- _Your task_: Below are records; reproduce exactly the lines from the one that has "What three.js and" through the one that has "wasm.setup();", ends included, and nothing more.
──────── Data ────────
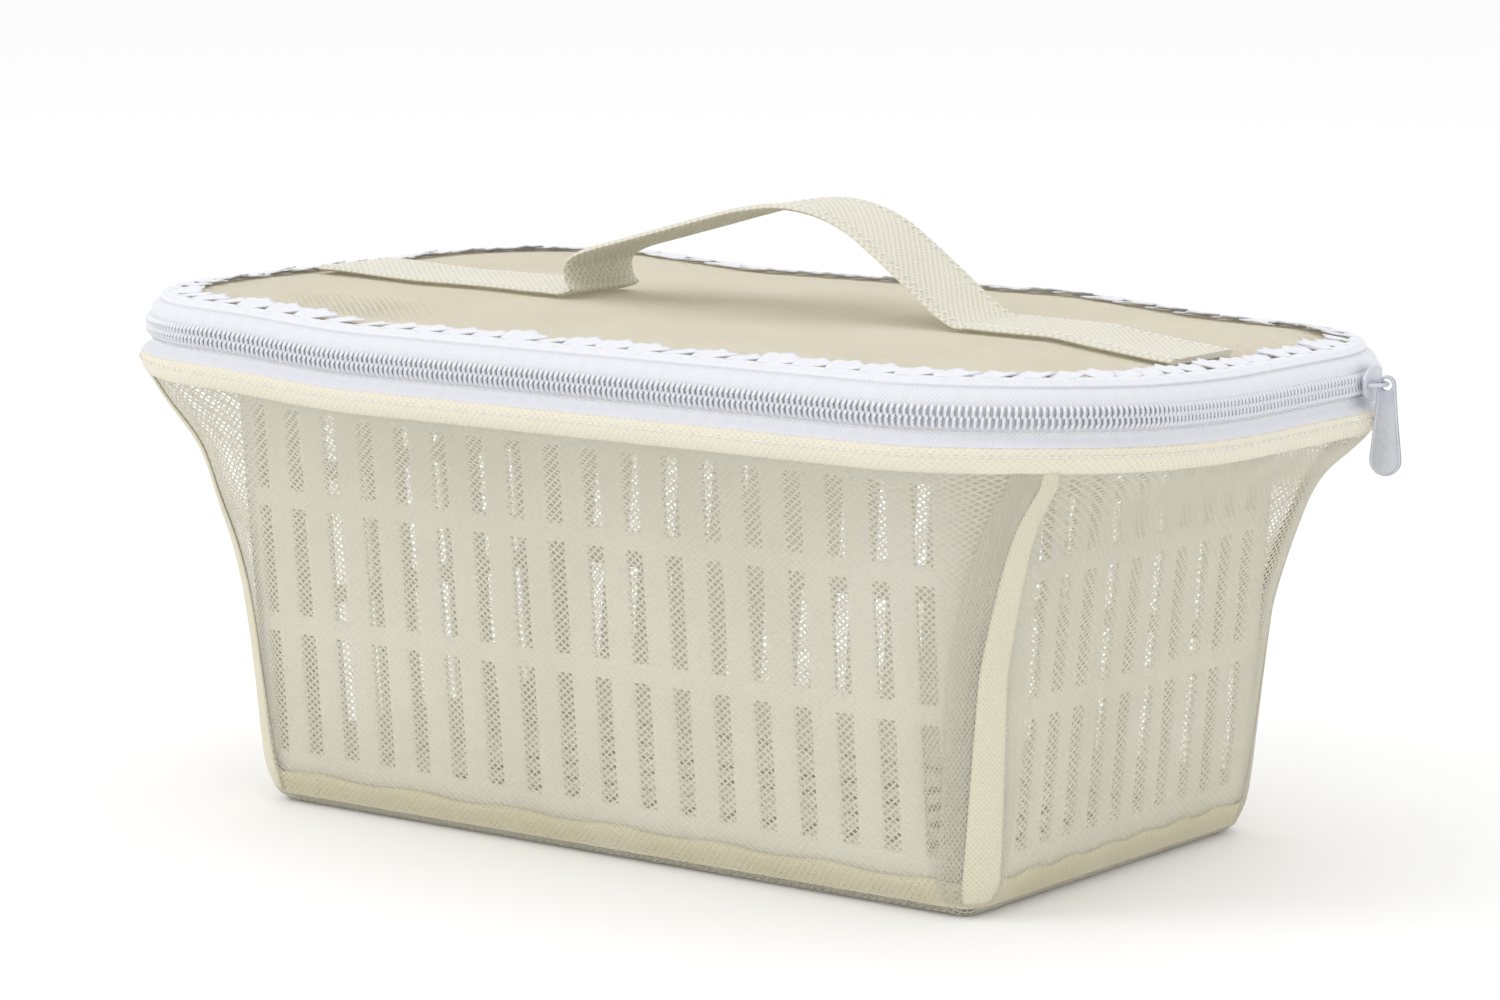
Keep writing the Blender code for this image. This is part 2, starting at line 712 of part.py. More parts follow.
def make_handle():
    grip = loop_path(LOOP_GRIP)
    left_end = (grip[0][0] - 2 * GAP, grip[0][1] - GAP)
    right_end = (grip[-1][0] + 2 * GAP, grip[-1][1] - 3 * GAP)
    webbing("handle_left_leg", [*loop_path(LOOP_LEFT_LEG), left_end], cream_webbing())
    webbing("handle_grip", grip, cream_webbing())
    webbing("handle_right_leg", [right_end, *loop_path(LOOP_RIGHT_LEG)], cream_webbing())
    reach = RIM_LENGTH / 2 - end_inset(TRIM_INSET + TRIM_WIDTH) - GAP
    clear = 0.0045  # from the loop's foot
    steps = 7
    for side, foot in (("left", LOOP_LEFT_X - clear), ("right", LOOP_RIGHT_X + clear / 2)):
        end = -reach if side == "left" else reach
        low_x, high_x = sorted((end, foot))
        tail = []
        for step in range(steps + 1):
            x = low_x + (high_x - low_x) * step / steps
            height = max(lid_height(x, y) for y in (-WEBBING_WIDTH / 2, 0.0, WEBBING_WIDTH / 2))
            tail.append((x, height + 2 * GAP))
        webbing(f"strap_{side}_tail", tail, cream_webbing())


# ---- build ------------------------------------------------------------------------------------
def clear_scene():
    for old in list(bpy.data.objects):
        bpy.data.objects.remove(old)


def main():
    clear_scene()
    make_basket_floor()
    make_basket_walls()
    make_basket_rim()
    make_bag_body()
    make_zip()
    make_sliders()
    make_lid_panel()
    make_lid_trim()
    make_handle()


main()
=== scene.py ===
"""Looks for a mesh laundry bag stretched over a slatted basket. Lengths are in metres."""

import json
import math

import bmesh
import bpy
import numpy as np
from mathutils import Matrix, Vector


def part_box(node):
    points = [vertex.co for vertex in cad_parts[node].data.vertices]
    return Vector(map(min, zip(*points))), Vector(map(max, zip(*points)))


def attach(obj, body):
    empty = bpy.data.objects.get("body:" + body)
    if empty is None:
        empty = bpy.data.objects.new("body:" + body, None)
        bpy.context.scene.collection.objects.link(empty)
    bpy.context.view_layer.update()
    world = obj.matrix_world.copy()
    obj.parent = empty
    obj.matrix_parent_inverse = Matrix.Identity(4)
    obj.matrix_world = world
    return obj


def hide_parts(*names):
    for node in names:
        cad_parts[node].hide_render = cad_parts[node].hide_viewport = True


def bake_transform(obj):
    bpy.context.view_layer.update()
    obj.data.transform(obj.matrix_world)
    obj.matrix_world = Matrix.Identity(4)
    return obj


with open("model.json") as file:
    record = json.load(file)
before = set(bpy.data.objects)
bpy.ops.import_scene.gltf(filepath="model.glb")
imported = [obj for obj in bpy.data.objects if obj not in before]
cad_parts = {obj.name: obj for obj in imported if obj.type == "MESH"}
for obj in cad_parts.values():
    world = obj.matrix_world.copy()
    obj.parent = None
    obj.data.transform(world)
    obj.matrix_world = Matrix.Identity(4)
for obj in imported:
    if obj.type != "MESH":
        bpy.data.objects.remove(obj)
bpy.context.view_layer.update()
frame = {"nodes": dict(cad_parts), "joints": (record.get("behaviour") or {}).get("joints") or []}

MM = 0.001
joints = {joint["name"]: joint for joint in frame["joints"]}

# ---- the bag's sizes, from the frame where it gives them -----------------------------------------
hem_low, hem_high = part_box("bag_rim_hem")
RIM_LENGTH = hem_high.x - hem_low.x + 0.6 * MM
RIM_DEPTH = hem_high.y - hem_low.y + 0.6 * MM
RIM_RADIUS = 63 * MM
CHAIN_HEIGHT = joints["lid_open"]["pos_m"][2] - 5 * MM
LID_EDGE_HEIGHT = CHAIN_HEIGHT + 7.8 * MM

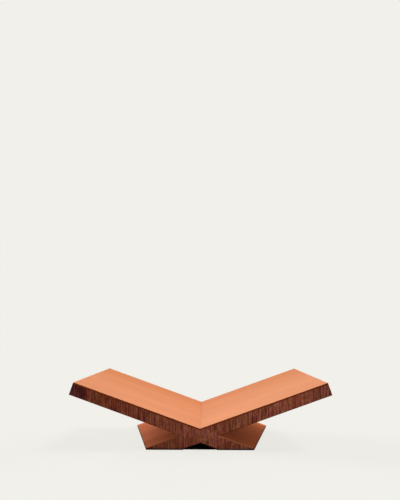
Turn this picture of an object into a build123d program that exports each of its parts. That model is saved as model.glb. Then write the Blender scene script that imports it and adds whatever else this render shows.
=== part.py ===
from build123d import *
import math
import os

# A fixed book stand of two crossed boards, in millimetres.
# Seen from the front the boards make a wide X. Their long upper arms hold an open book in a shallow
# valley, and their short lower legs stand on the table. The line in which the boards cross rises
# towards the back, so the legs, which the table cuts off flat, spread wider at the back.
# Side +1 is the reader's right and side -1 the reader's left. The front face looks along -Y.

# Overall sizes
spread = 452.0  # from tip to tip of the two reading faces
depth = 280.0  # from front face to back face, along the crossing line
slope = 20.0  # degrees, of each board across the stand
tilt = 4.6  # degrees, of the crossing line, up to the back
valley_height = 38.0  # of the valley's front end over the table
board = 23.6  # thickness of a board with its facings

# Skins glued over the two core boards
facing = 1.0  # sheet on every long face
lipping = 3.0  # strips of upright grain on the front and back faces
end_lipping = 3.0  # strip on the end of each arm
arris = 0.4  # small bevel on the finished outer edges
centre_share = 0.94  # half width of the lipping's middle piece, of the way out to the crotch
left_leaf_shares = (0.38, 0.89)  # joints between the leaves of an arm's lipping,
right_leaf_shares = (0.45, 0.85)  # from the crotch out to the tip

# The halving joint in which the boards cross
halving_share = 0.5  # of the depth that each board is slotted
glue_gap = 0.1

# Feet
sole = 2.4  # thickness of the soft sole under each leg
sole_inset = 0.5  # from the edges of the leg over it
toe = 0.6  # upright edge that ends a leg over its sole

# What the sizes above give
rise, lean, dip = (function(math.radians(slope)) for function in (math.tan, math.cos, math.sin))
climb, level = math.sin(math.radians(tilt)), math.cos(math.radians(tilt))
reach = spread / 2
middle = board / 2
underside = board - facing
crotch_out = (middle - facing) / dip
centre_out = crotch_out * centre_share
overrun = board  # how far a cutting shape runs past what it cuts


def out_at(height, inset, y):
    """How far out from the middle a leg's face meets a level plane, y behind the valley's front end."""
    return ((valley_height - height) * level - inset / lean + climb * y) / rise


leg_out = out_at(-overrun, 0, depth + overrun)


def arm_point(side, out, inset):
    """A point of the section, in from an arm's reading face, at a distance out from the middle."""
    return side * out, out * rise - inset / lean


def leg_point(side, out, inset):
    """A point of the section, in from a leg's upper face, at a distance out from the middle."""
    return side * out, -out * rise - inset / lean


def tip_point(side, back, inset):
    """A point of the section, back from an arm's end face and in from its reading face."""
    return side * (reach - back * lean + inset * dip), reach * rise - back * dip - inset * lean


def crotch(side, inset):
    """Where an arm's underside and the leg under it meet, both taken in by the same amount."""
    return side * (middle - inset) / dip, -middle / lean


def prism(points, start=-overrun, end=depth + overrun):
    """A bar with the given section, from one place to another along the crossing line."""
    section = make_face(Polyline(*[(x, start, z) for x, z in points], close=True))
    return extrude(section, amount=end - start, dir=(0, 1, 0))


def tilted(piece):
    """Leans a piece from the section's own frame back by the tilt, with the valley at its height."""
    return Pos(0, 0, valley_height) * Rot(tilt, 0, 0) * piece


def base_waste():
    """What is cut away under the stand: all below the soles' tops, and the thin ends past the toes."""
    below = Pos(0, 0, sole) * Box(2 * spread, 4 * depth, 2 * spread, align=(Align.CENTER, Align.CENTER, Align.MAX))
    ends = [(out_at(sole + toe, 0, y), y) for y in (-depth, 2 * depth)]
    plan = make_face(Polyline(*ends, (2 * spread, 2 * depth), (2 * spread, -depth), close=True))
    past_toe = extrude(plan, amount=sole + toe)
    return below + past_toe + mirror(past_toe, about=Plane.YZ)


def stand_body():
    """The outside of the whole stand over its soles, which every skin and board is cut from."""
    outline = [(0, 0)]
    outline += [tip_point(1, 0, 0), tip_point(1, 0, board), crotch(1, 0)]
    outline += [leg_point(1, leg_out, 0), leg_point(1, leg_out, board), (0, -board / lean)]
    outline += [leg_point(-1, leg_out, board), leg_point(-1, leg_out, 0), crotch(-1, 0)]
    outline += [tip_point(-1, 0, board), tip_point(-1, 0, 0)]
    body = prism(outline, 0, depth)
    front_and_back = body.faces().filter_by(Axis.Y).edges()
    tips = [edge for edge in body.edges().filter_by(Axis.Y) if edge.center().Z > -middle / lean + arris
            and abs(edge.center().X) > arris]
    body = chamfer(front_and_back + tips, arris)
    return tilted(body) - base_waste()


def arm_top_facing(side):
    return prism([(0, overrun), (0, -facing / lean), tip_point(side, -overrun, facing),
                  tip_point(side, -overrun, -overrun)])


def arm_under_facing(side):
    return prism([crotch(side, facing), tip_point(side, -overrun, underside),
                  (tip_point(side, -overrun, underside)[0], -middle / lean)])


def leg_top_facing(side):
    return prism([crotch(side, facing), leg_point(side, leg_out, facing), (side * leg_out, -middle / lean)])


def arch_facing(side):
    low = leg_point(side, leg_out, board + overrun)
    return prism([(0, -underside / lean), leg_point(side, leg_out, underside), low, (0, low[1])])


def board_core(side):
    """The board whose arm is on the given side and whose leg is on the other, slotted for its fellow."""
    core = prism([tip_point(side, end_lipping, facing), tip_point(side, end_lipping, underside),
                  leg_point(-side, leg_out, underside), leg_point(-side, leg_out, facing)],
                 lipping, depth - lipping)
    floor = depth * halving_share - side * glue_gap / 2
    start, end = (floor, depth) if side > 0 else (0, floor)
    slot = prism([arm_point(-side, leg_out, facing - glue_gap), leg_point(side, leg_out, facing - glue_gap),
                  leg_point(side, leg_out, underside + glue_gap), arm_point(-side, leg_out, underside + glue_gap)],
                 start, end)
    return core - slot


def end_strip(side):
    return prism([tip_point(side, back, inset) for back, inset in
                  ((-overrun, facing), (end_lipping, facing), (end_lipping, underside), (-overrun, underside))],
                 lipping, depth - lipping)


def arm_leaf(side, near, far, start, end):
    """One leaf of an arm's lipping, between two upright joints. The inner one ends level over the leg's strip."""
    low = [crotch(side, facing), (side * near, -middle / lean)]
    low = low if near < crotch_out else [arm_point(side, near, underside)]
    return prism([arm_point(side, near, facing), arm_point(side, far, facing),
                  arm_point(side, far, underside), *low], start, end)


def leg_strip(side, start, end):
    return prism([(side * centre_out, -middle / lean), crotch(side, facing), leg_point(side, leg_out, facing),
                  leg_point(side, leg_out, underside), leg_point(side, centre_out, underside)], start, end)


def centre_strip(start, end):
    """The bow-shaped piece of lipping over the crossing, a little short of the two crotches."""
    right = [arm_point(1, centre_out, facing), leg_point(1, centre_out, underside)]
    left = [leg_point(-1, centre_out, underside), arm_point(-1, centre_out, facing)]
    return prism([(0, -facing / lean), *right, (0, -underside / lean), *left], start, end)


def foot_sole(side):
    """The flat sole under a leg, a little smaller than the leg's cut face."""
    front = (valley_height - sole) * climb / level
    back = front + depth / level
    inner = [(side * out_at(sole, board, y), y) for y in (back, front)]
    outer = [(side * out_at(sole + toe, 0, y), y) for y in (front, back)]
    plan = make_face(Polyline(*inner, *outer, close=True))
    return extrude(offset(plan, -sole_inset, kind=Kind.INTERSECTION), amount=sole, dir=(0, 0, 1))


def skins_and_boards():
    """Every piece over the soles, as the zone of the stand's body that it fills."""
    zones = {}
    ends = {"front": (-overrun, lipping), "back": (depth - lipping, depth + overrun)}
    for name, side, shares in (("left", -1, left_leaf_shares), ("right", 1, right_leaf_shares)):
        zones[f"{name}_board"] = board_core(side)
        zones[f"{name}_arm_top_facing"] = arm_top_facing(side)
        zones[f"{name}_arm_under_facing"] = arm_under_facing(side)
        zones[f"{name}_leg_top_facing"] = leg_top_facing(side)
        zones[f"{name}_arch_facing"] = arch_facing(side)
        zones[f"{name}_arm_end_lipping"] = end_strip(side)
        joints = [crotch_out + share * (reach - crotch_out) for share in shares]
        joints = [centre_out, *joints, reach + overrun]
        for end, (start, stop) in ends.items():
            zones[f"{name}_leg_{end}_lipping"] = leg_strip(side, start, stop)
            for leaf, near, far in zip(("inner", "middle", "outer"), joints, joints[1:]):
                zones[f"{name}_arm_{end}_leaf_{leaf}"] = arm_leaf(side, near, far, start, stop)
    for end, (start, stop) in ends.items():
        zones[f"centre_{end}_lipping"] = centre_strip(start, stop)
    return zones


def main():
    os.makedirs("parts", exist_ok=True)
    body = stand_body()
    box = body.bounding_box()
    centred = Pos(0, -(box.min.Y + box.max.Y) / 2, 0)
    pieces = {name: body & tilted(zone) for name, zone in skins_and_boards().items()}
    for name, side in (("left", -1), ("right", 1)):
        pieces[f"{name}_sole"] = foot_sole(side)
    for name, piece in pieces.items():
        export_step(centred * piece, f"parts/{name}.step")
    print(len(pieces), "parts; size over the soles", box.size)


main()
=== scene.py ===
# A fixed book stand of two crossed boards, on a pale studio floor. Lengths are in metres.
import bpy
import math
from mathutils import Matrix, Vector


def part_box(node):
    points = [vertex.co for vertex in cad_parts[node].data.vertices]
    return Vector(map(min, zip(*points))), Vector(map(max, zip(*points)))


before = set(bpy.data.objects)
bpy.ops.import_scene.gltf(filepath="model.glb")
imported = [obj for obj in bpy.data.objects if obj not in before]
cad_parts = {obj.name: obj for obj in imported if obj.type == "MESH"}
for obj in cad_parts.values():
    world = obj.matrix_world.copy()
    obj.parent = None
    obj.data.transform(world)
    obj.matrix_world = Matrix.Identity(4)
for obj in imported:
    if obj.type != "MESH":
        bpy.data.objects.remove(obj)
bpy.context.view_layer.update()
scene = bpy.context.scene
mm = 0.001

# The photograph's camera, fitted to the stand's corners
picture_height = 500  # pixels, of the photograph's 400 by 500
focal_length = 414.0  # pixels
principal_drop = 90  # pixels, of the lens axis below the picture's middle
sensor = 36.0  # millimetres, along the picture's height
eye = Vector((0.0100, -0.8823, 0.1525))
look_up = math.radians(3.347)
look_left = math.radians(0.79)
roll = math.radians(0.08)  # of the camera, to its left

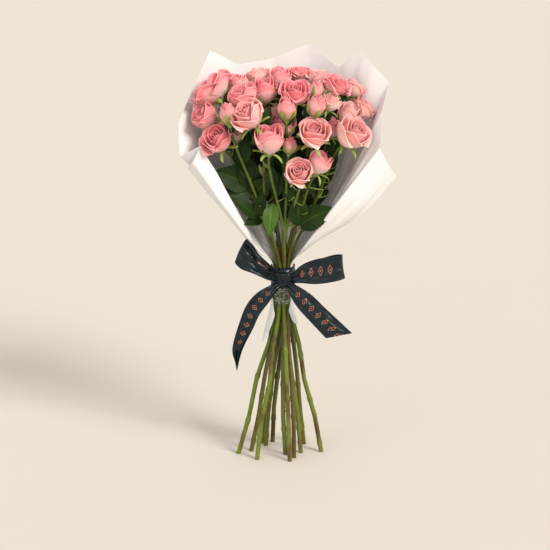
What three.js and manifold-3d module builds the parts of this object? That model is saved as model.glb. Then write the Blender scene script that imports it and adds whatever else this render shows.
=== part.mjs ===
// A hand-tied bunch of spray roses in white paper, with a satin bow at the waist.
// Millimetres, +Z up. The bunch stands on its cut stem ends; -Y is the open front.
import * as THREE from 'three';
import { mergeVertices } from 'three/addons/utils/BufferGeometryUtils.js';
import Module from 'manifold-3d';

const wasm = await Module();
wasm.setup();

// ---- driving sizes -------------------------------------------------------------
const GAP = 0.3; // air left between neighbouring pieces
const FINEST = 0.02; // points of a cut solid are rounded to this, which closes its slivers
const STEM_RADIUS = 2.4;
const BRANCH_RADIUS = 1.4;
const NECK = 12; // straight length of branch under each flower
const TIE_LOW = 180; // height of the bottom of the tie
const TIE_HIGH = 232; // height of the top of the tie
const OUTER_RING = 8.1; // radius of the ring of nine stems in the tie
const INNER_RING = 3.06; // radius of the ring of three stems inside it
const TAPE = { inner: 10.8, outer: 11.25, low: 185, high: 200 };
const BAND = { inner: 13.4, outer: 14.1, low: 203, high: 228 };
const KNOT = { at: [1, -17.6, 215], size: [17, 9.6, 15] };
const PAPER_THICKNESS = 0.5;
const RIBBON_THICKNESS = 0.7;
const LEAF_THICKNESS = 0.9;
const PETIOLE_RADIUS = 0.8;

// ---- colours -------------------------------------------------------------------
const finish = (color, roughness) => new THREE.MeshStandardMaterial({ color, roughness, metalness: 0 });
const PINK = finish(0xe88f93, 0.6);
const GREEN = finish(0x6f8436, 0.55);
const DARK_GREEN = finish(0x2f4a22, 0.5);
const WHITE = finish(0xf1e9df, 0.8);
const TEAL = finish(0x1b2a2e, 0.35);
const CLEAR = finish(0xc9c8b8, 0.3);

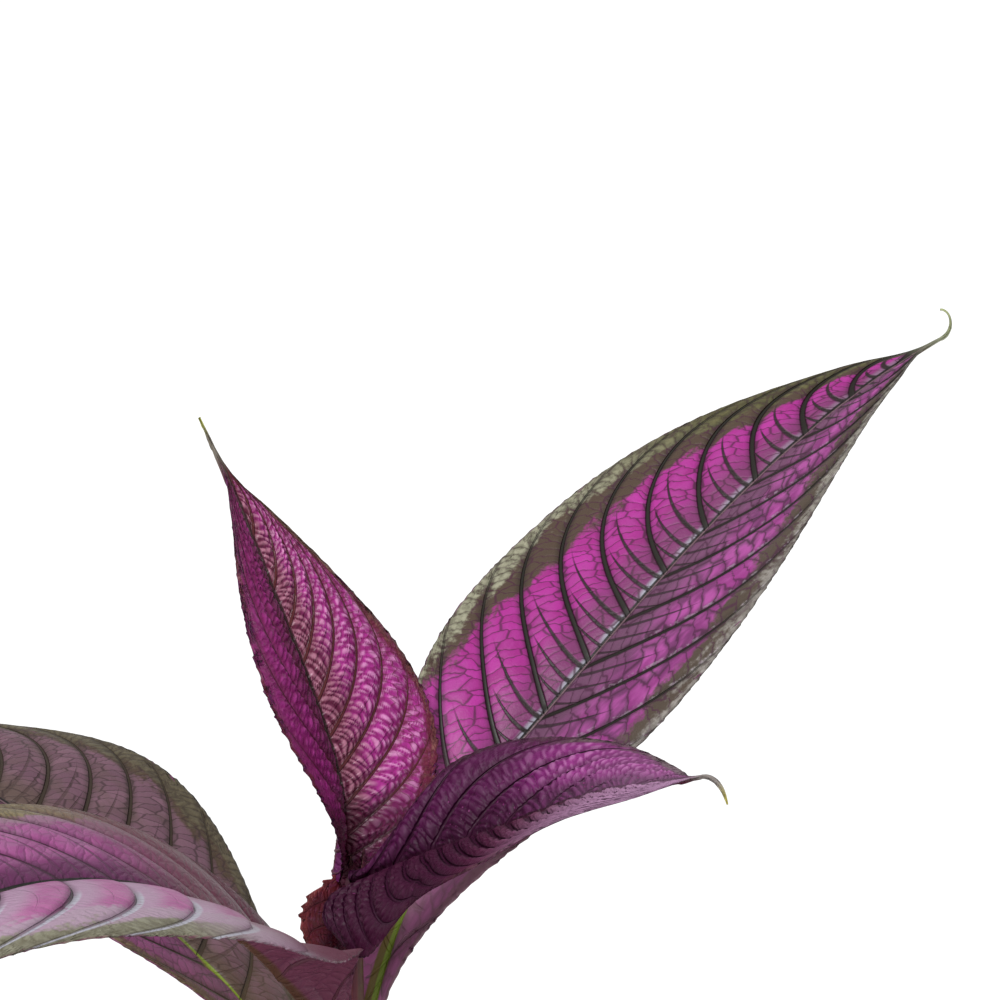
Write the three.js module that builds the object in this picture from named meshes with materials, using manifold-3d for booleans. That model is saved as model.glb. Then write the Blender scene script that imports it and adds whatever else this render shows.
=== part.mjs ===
────────
- _Result for this task_:
What three.js and manifold-3d module builds the parts of this object? That model is saved as model.glb. Then write the Blender scene script that imports it and adds whatever else this render shows.
=== part.mjs ===
// A hand-tied bunch of spray roses in white paper, with a satin bow at the waist.
// Millimetres, +Z up. The bunch stands on its cut stem ends; -Y is the open front.
import * as THREE from 'three';
import { mergeVertices } from 'three/addons/utils/BufferGeometryUtils.js';
import Module from 'manifold-3d';

const wasm = await Module();
wasm.setup();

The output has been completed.